Diyemiyorum bu sefer. Sadece, içime kusuyorum bütün üzüntülerimi ve haykırışlarımı. O iki kelimelik cümleyi söyleyemiyorum. Kelimeler boğazımda düğümleniyor. Hayallerimiz… Şiddetli depremden dolayı yıkılan binalar gibi yıkılıyor. Kelebekler… Geri dönmemek üzere kaçıyorlar. Ve aşk… Geri gelmeyeceğini çığlık çığlığa haykırıyor. 
Şimdiden sensiz geçemeyecek günleri düşünmeye başlıyorum o anda. Zamanın geçmek bilmeyecek sessiz, yalnız ve umutsuz günleri. Korkuyorum sevgilim. Buna karşı koyup üstesinden gelemeyeceğimden korkuyorum. 
Hayır.
Dur lütfen gitme..
Çıkmıyor kelimeler dudaklarımın arasından. Ama sen hissedersin. Gitmeni istemediğimi bilirsin.

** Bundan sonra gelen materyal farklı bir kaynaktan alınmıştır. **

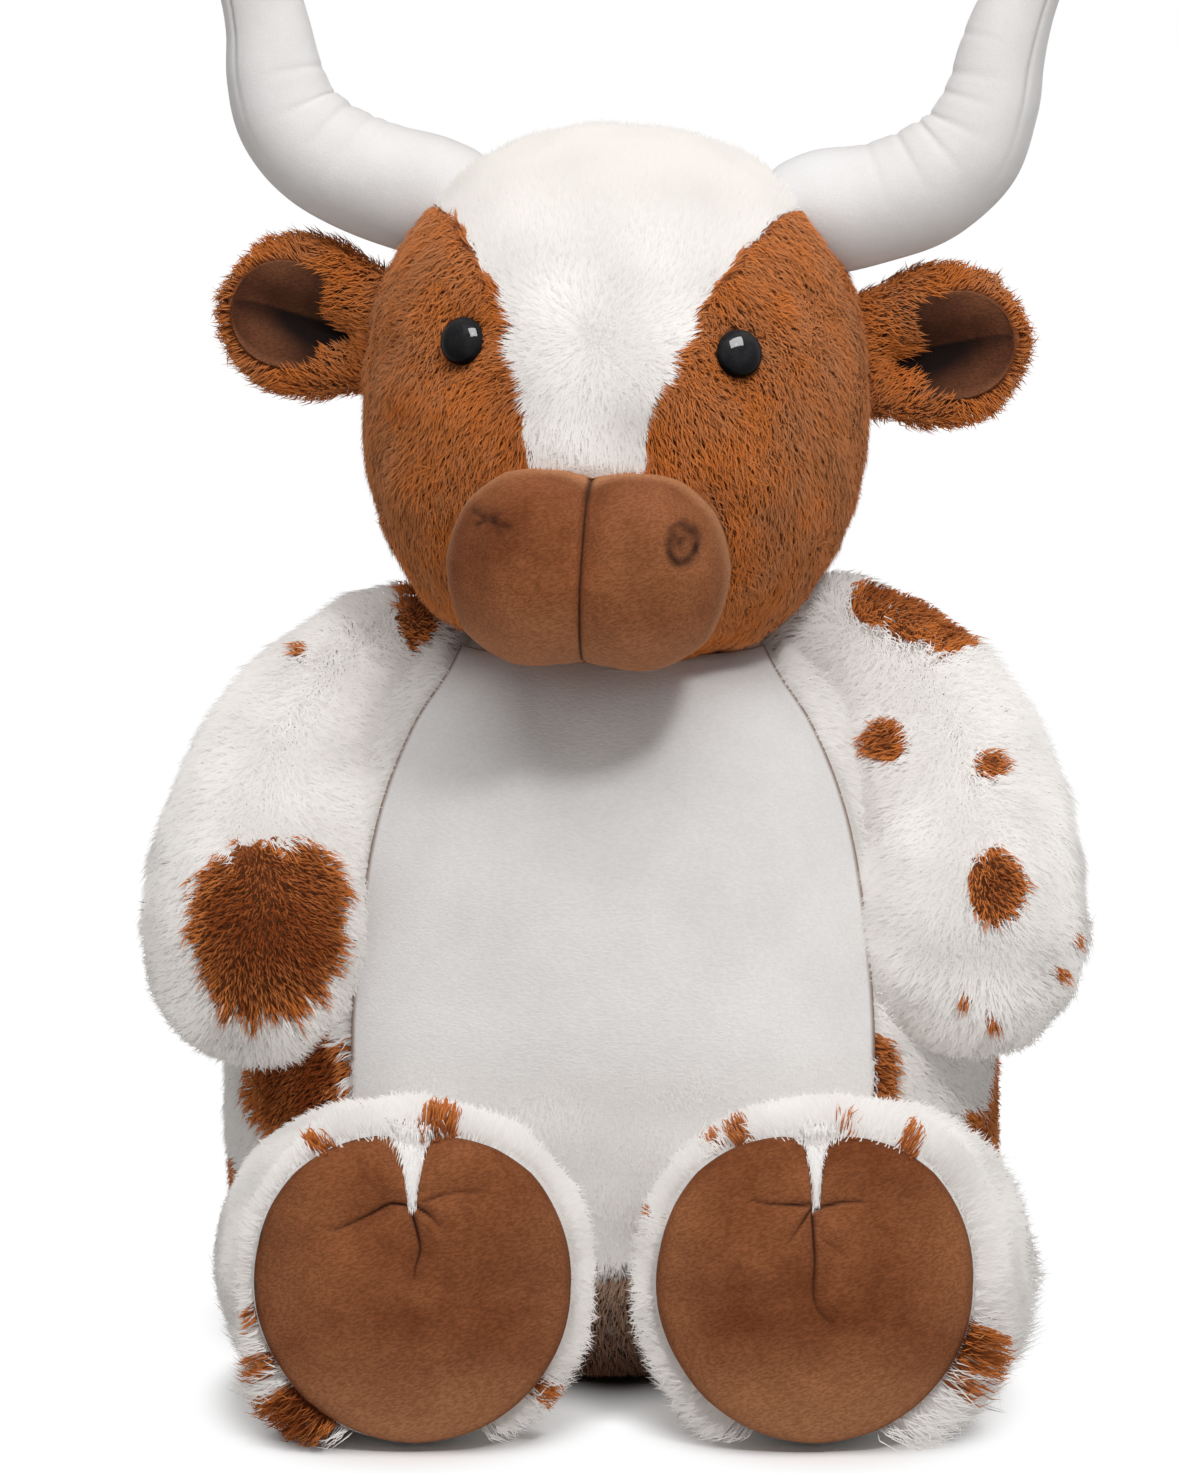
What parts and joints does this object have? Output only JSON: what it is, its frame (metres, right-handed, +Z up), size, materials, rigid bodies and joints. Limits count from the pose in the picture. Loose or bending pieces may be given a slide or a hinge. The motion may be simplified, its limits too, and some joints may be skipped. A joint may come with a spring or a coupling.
{
  "type": "plush cow",
  "caption": "Seated plush longhorn cow: sewn fur skins over stuffing, suede muzzle, ears and hooves, velour horns, and a head, arms, legs, ears and tail that move.",
  "frame": {"origin": "middle of the seat panel's underside", "axes": "+Z up, the toy faces -Y, its left side is +X"},
  "size_m": [0.2572, 0.2739, 0.4169],
  "materials": {
    "white_spotted_fur": "long white pile with rust patches",
    "rust_fur": "long rust pile",
    "short_pile_belly": "short brushed white pile",
    "white_velour": "smooth white velour",
    "brown_suede": "brown suede cloth",
    "dark_brown_suede": "dark brown suede cloth",
    "polyester_filling": "loose white polyester filling",
    "black_gloss_plastic": "polished black",
    "nylon_washer": "moulded, off-white"
  },
  "bodies": {
    "torso": {"torso_skin": "white_spotted_fur", "belly_panel": "short_pile_belly", "seat_panel": "white_spotted_fur", "torso_stuffing": "polyester_filling"},
    "neck": {"neck_skin": "white_spotted_fur", "neck_stuffing": "polyester_filling"},
    "head": {"head_skin": "rust_fur", "crown_panel": "white_spotted_fur", "head_stuffing": "polyester_filling", "muzzle_skin": "brown_suede", "muzzle_stuffing": "polyester_filling", "eye_left": "black_gloss_plastic", "eye_right": "black_gloss_plastic", "eye_washer_left": "nylon_washer", "eye_washer_right": "nylon_washer"},
    "ear_left": {"ear_left": "rust_fur", "ear_left_lining": "dark_brown_suede"},
    "horn_left": {"horn_left_skin": "white_velour", "horn_left_stuffing": "polyester_filling"},
    "arm_left": {"arm_left_skin": "white_spotted_fur", "arm_left_stuffing": "polyester_filling"},
    "leg_left": {"leg_left_skin": "white_spotted_fur", "leg_left_stuffing": "polyester_filling", "hoof_pad_left": "brown_suede"},
    "ear_right": {"ear_right": "rust_fur", "ear_right_lining": "dark_brown_suede"},
    "horn_right": {"horn_right_skin": "white_velour", "horn_right_stuffing": "polyester_filling"},
    "arm_right": {"arm_right_skin": "white_spotted_fur", "arm_right_stuffing": "polyester_filling"},
    "leg_right": {"leg_right_skin": "white_spotted_fur", "leg_right_stuffing": "polyester_filling", "hoof_pad_right": "brown_suede"},
    "tail": {"tail_cord": "white_spotted_fur", "tail_tuft": "rust_fur"}
  },
  "joints": [
    {"name": "neck_turn", "type": "hinge", "parent": "torso", "child": "neck", "pos_m": [0.001, -0.03, 0.17], "axis": [0, 0, 1], "range_deg": [-25, 25], "stiffness_Nm_per_rad": 0.8},
    {"name": "head_nod", "type": "hinge", "parent": "neck", "child": "head", "pos_m": [0.001, -0.03, 0.2615], "axis": [0.9947, -0.0958, -0.0384], "range_deg": [-8, 8], "stiffness_Nm_per_rad": 1.5},
    {"name": "arm_left_raise", "type": "hinge", "parent": "torso", "child": "arm_left", "pos_m": [0.062, -0.012, 0.194], "axis": [0, -1, 0], "range_deg": [0, 60]},
    {"name": "arm_right_raise", "type": "hinge", "parent": "torso", "child": "arm_right", "pos_m": [-0.0575, -0.012, 0.1915], "axis": [0, 1, 0], "range_deg": [0, 60]},
    {"name": "leg_left_splay", "type": "hinge", "parent": "torso", "child": "leg_left", "pos_m": [0.07, -0.084, 0.0375], "axis": [0, 0, 1], "range_deg": [0, 30], "stiffness_Nm_per_rad": 0.25},
    {"name": "leg_right_splay", "type": "hinge", "parent": "torso", "child": "leg_right", "pos_m": [-0.07, -0.084, 0.0375], "axis": [0, 0, -1], "range_deg": [0, 30], "stiffness_Nm_per_rad": 0.25},
    {"name": "ear_left_flap", "type": "hinge", "parent": "head", "child": "ear_left", "pos_m": [0.07063, -0.03068, 0.27905], "axis": [-0.1351, 0.013, 0.9907], "range_deg": [-25, 25], "stiffness_Nm_per_rad": 0.01},
    {"name": "ear_right_flap", "type": "hinge", "parent": "head", "child": "ear_right", "pos_m": [-0.06624, -0.0175, 0.28433], "axis": [0.2103, -0.0202, 0.9774], "range_deg": [-25, 25], "stiffness_Nm_per_rad": 0.01},
    {"name": "horn_left_flex", "type": "hinge", "parent": "head", "child": "horn_left", "pos_m": [0.05559, -0.02923, 0.31816], "axis": [0.0958, 0.9954, 0], "range_deg": [-8, 8], "stiffness_Nm_per_rad": 0.3},
    {"name": "horn_right_flex", "type": "hinge", "parent": "head", "child": "horn_right", "pos_m": [-0.04826, -0.01923, 0.32216], "axis": [0.0958, 0.9954, 0], "range_deg": [-8, 8], "stiffness_Nm_per_rad": 0.3},
    {"name": "tail_lift", "type": "hinge", "parent": "torso", "child": "tail", "pos_m": [0, 0.0925, 0.056], "axis": [1, 0, 0], "range_deg": [0, 80]}
  ]
}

Neden böyle bir vedalaşma oluyor şimdi?
Kalp atışlarım hızlanıyor sevgilim. Korkuyorum. O kadar sevdiğini söylüyordun, nasıl şimdi gidersin! 
Nasıl sevmediğini söylersin! 
Yıldızımızı görüyor musun sevgilim?
Hani bitanem nerde göster bana?
Bak tam şurda en büyük ve en parlak olan. 
Evet gördüm aşkım. Çok parlak ve çok büyük gerçekten. 
Ve yalnız…
Bizim gibi…
Yalnızlığımızda, yalnız bırakıyorsun şimdi beni. Gidiyorsun. 
Dur gitme!
Seni seviyorum.
Diyemiyorum. affet sevgilim. lütfen affet. Gitmek isteyen sendin ve gidiyorsun. Son kez bu şekilde sarılıp kokumu içine çekiyorsun. Öpüyorsun son kez ve gidiyorsun..

12 Ağustos 2011 Cuma

Eğer ona onu sevdiğimi söyleseydim,  bu resmen ilişkimizi başlatmak anlamına gelicekti ve ondan sonra kum saati çalışmaya başlayacaktı. Doğmak, nasıl ölüme doğru koşmaksa her beraberlik de ilk anından itibaren kendi sonuna doğru ilerlerdi. İhanet, sıkıntı, hayat ya da ölüm sizi ayırana dek!

6 Ağustos 2011 Cumartesi



her gittiğinde, biraz daha yok etmek istedim seni, kendimi. unutmak bütün anıları silip atmak istedim. hepsi daha az acı çekmek içindi sevgilim.